Mondlane acusou o governo de estar a usar o Sustenta como uma vitrine política e advertiu que os reais beneficiários seriam os fornecedores ligados ao partido no poder. À época, suas palavras foram ridicularizadas por membros da bancada da Frelimo. Hoje, com base nos resultados visíveis no terreno, muitos reconhecem que ele tinha razão.
Consequências sociais: agricultores abandonados e aumento da pobreza rural
Dados do Instituto Nacional de Estatística (INE) mostram que a taxa de pobreza rural manteve-se estagnada em 67% entre 2017 e 2023, contrariando as previsões otimistas do Sustenta.
“O programa nunca chegou a nós. Prometeram sementes, mas até hoje dependemos do que temos em casa. Agora estamos mais endividados, porque fizemos lavouras esperando o apoio que nunca chegou”, relata Teresa J., agricultora em Milange.
Além disso, centenas de camponeses aderiram a empréstimos informais antecipando a chegada dos apoios do programa — e agora enfrentam perdas severas, colheitas falhadas e, em muitos casos, migração interna para áreas urbanas.
Consequências políticas: desconfiança crescente e promessas para 2025
O fracasso do Sustenta tornou-se uma arma de campanha nas eleições de 2025. O partido liderado por Venâncio Mondlane, agora fora do Parlamento e numa nova plataforma política, tem usado o programa como símbolo da má gestão, corrupção e desprezo pelas comunidades rurais por parte do governo de Nyusi.

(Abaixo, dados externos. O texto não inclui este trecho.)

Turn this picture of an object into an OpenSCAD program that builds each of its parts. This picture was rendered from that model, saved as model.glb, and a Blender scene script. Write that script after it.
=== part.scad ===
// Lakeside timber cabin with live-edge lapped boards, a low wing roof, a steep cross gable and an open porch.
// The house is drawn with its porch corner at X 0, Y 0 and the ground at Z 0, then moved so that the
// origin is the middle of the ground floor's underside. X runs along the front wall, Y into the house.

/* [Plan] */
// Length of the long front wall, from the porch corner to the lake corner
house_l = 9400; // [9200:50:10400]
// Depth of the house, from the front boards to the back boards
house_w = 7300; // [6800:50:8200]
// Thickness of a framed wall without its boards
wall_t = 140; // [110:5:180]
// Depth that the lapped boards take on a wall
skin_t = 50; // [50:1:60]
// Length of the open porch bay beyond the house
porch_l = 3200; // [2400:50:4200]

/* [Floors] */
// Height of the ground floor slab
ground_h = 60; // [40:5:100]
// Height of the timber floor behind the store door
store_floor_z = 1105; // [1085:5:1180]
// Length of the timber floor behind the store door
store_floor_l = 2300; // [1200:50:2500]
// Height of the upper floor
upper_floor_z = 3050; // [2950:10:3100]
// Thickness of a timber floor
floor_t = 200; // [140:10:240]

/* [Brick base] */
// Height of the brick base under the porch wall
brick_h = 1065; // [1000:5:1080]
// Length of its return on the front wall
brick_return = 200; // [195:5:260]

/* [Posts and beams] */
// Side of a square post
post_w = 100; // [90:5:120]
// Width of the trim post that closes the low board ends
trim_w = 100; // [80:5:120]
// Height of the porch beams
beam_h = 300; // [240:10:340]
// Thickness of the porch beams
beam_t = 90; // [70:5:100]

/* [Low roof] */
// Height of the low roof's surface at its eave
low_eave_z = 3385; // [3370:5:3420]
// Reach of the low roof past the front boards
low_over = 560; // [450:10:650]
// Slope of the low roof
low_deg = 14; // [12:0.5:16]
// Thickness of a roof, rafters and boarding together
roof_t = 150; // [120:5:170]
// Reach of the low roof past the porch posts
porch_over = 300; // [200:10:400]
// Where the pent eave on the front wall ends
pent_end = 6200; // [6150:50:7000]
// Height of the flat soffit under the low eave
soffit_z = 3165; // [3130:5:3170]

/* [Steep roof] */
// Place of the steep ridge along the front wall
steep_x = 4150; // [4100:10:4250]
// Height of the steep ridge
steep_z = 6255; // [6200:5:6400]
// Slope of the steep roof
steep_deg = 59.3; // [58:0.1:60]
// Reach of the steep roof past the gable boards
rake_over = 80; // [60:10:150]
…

Em entrevistas recentes, Mondlane afirmou:
“Se formos governo, faremos uma auditoria completa ao Sustenta. Os camponeses precisam de dignidade, não de propaganda.”
Nos bastidores, fontes do Banco Mundial e da USAID, que apoiaram financeiramente o Sustenta, estariam a pressionar por mudanças estruturais, incluindo a suspensão de fundos até que haja transparência.
Conclusão: Uma promessa enterrada na terra seca
O programa Sustenta foi pensado como o motor de um novo modelo de desenvolvimento agrícola. Mas, na prática, revelou-se uma experiência fracassada, marcada por corrupção, exclusão e propaganda.
A maior lição deixada por este caso é clara: sem transparência, fiscalização e envolvimento genuíno das comunidades, nenhum programa governamental pode transformar realidades sociais — por mais dinheiro que se invista.
Com o fim iminente do ciclo Nyusi, o Sustenta será lembrado não como símbolo de esperança, mas como um retrato do fracasso institucional no combate à pobreza rural em Moçambique.